**JOB:** Reproduce exactly the lines below, starting with the line that contains "Give this object's" and ending with the last line of the records, both included, and nothing else.

>> START DATA ENTRIES

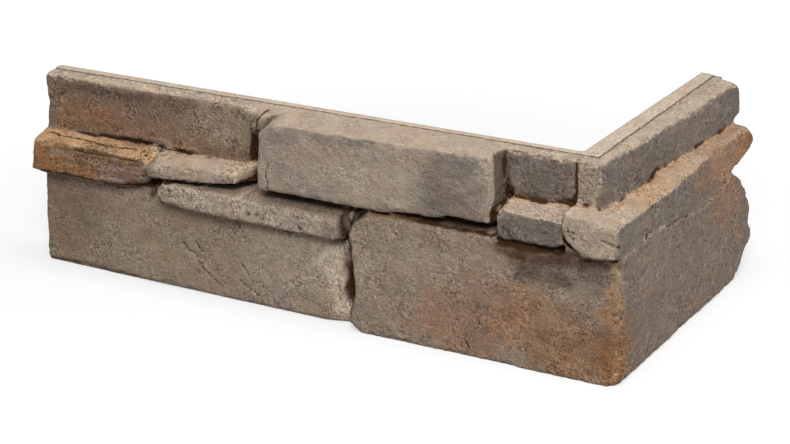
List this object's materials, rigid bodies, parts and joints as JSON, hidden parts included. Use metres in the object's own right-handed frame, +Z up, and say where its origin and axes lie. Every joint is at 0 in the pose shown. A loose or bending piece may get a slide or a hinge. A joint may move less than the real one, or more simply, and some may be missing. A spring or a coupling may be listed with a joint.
{
  "type": "stone cladding corner piece",
  "caption": "L-shaped cast stone cladding piece that wraps an outside wall corner; its front imitates split stones laid dry in courses, its back is two flat wall faces.",
  "frame": {"origin": "foot of the inner corner, where the two flat wall faces meet at the base", "axes": "+Z up; the long leg runs towards -X with its wall face looking +Y and its stones looking -Y; the short leg runs towards +Y with its wall face looking -X and its stones looking +X"},
  "size_m": [0.4884, 0.2625, 0.15],
  "materials": {
    "cast_stone": "rough split face"
  },
  "bodies": {
    "root": {"stone_corner": "cast_stone"}
  },
  "joints": []
}
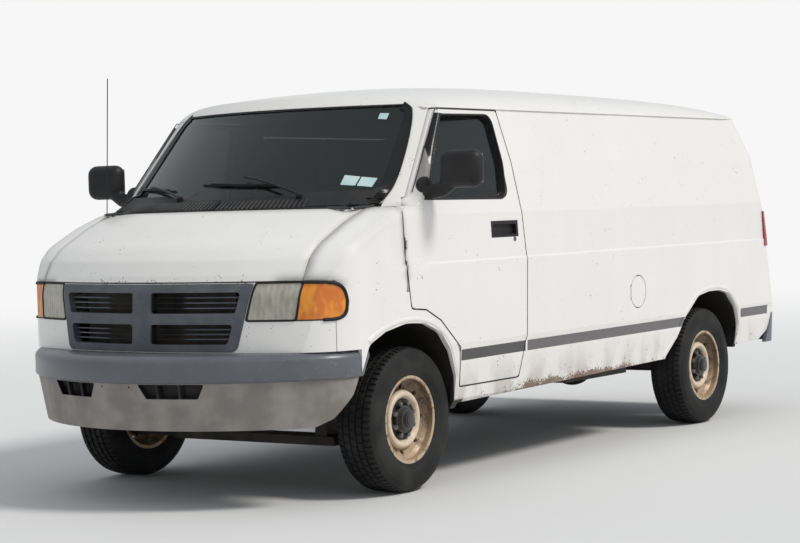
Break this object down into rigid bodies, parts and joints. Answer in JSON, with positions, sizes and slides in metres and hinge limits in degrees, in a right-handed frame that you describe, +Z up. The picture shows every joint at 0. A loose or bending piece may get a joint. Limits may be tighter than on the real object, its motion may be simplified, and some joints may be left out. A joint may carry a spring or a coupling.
{
  "type": "cargo van",
  "caption": "Full-size panel van with long wheelbase: hinged side, rear and front doors, lifting hood, steered and rolling wheels, hollow cab and load space.",
  "frame": {"origin": "on the ground under the middle of the van", "axes": "+X to the front, +Y to the left side, +Z up"},
  "size_m": [5.4298, 2.5616, 2.1201],
  "materials": {
    "white_paint": "semi-gloss, weathered",
    "dark_trim": "matte",
    "grille_plastic": "matte",
    "bumper_grey": "satin",
    "valance_grey": "matte, dusty",
    "window_glass": "dark tint",
    "lamp_clear": "cloudy",
    "lamp_amber": "ribbed",
    "lamp_red": "ribbed",
    "tyre_rubber": "worn",
    "wheel_steel": "rusty tan",
    "hub_steel": "rusty dark",
    "chassis_steel": "dusty black",
    "floor_paint": "scuffed",
    "engine_iron": "dull",
    "seat_cloth": "worn",
    "dash_plastic": "grained"
  },
  "bodies": {
    "van": {"antenna": "dark_trim", "body_side_left": "white_paint", "body_side_right": "white_paint", "cowl_panel": "dark_trim", "dashboard": "dash_plastic", "drivetrain": "chassis_steel", "engine": "engine_iron", "exhaust": "chassis_steel", "fenders": "white_paint", "floor_pan": "floor_paint", "frame_rails": "chassis_steel", "front_bumper": "bumper_grey", "front_suspension": "chassis_steel", "front_valance": "valance_grey", "fuel_tank": "chassis_steel", "grille": "grille_plastic", "headlamps": "lamp_clear", "lamp_gaskets": "dark_trim", "leaf_springs": "chassis_steel", "nose_panel": "white_paint", "radiator": "chassis_steel", "rear_axle": "chassis_steel", "rear_bumper": "bumper_grey", "roof": "white_paint", "seats": "seat_cloth", "tail_lamps": "lamp_red", "turn_lamps": "lamp_amber", "windshield": "window_glass", "windshield_frame": "white_paint"},
    "wheel_fl": {"tyre_front_left": "tyre_rubber", "wheel_front_left": "wheel_steel"},
    "wheel_fr": {"tyre_front_right": "tyre_rubber", "wheel_front_right": "wheel_steel"},
    "wheel_rl": {"tyre_rear_left": "tyre_rubber", "wheel_rear_left": "wheel_steel"},
    "wheel_rr": {"tyre_rear_right": "tyre_rubber", "wheel_rear_right": "wheel_steel"},
    "knuckle_l": {"knuckle_left": "hub_steel"},
    "knuckle_r": {"knuckle_right": "hub_steel"},
    "front_door_l": {"door_front_left": "white_paint", "glass_front_left": "window_glass", "mirror_left": "dark_trim", "handle_left": "dark_trim"},
    "front_door_r": {"door_front_right": "white_paint", "glass_front_right": "window_glass", "mirror_right": "dark_trim", "handle_right": "dark_trim"},
    "cargo_leaf_front": {"cargo_door_front": "white_paint"},
    "cargo_leaf_rear": {"cargo_door_rear": "white_paint"},
    "rear_leaf_l": {"rear_door_left": "white_paint", "rear_glass_left": "window_glass"},
    "rear_leaf_r": {"rear_door_right": "white_paint", "rear_glass_right": "window_glass"},
    "hood_lid": {"hood": "white_paint"},
    "fuel_lid": {"fuel_flap": "white_paint"},
    "steering_rim": {"steering_wheel": "dash_plastic"}
  },
  "joints": [
    {"name": "steer_left", "type": "hinge", "parent": "van", "child": "knuckle_l", "pos_m": [1.615, 0.832, 0.357], "axis": [0, 0, 1], "range_deg": [-30, 30]},
    {"name": "steer_right", "type": "hinge", "parent": "van", "child": "knuckle_r", "pos_m": [1.615, -0.832, 0.357], "axis": [0, 0, 1], "range_deg": [-30, 30]},
    {"name": "wheel_front_left_spin", "type": "hinge", "parent": "knuckle_l", "child": "wheel_fl", "pos_m": [1.615, 0.842, 0.357], "axis": [0, 1, 0], "continuous": true},
    {"name": "wheel_front_right_spin", "type": "hinge", "parent": "knuckle_r", "child": "wheel_fr", "pos_m": [1.615, -0.842, 0.357], "axis": [0, 1, 0], "continuous": true},
    {"name": "wheel_rear_left_spin", "type": "hinge", "parent": "van", "child": "wheel_rl", "pos_m": [-1.626, 0.854, 0.357], "axis": [0, 1, 0], "continuous": true},
    {"name": "wheel_rear_right_spin", "type": "hinge", "parent": "van", "child": "wheel_rr", "pos_m": [-1.626, -0.854, 0.357], "axis": [0, 1, 0], "continuous": true},
    {"name": "front_door_left", "type": "hinge", "parent": "van", "child": "front_door_l", "pos_m": [1.694, 0.995, 1.2], "axis": [0, 0, -1], "range_deg": [0, 65]},
    {"name": "front_door_right", "type": "hinge", "parent": "van", "child": "front_door_r", "pos_m": [1.694, -0.995, 1.2], "axis": [0, 0, 1], "range_deg": [0, 65]},
    {"name": "cargo_door_front", "type": "hinge", "parent": "van", "child": "cargo_leaf_front", "pos_m": [0.441, -0.995, 1], "axis": [0, 0, 1], "range_deg": [0, 90]},
    {"name": "cargo_door_rear", "type": "hinge", "parent": "van", "child": "cargo_leaf_rear", "pos_m": [-0.841, -0.995, 1], "axis": [0, 0, -1], "range_deg": [0, 90]},
    {"name": "rear_door_left", "type": "hinge", "parent": "van", "child": "rear_leaf_l", "pos_m": [-2.613, 0.829, 0.69], "axis": [-0.0892, 0, -0.996], "range_deg": [0, 100]},
    {"name": "rear_door_right", "type": "hinge", "parent": "van", "child": "rear_leaf_r", "pos_m": [-2.613, -0.829, 0.69], "axis": [0.0892, 0, 0.996], "range_deg": [0, 100]},
    {"name": "hood", "type": "hinge", "parent": "van", "child": "hood_lid", "pos_m": [1.789, 0, 1.394], "axis": [0, -1, 0], "range_deg": [0, 50]},
    {"name": "fuel_flap", "type": "hinge", "parent": "van", "child": "fuel_lid", "pos_m": [-0.597, 0.994, 0.863], "axis": [0, 0, -1], "range_deg": [0, 95]},
    {"name": "steering_wheel", "type": "hinge", "parent": "van", "child": "steering_rim", "pos_m": [1.263, 0.43, 1.29], "axis": [-0.8, 0, 0.6], "range_deg": [-450, 450]}
  ],
  "couplings": [
    {"joint": "steer_right", "follows": "steer_left", "ratio": 1},
    {"joint": "steering_wheel", "follows": "steer_left", "ratio": 15}
  ]
}
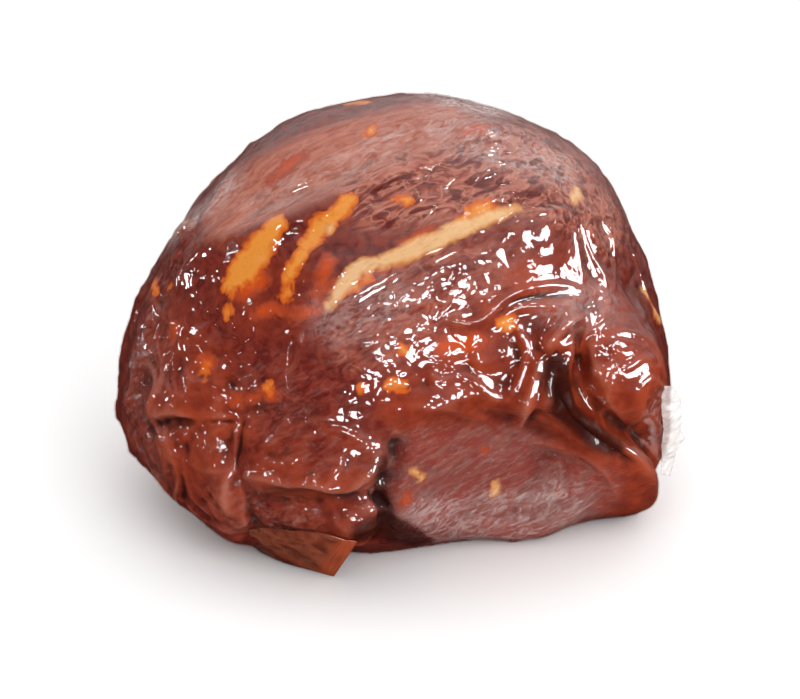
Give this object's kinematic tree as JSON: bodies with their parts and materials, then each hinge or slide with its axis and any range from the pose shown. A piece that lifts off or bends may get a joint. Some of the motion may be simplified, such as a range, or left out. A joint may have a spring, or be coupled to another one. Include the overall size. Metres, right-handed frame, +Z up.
{
  "type": "vacuum-packed beef joint",
  "caption": "Boneless glazed beef joint for pulling, in a clear vacuum bag drawn tight on it, with wrinkles, folds and two loose bag tails.",
  "frame": {"origin": "middle of the outline seen from above, on the surface it stands on", "axes": "+Z up, -Y towards the front with the flat cut face, +X towards the right side with the knob and the small tail"},
  "size_m": [0.1792, 0.1526, 0.1252],
  "materials": {
    "packed_beef_joint": "clear glossy film drawn tight over dark red-brown glazed beef with yellow fat"
  },
  "bodies": {
    "root": {"packed_beef_joint": "packed_beef_joint"}
  },
  "joints": []
}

>> END DATA ENTRIES

**OUTPUT:**
Give this object's kinematic tree as JSON: bodies with their parts and materials, then each hinge or slide with its axis and any range from the pose shown. A piece that lifts off or bends may get a joint. Some of the motion may be simplified, such as a range, or left out. A joint may have a spring, or be coupled to another one. Include the overall size. Metres, right-handed frame, +Z up.
{
  "type": "vacuum-packed beef joint",
  "caption": "Boneless glazed beef joint for pulling, in a clear vacuum bag drawn tight on it, with wrinkles, folds and two loose bag tails.",
  "frame": {"origin": "middle of the outline seen from above, on the surface it stands on", "axes": "+Z up, -Y towards the front with the flat cut face, +X towards the right side with the knob and the small tail"},
  "size_m": [0.1792, 0.1526, 0.1252],
  "materials": {
    "packed_beef_joint": "clear glossy film drawn tight over dark red-brown glazed beef with yellow fat"
  },
  "bodies": {
    "root": {"packed_beef_joint": "packed_beef_joint"}
  },
  "joints": []
}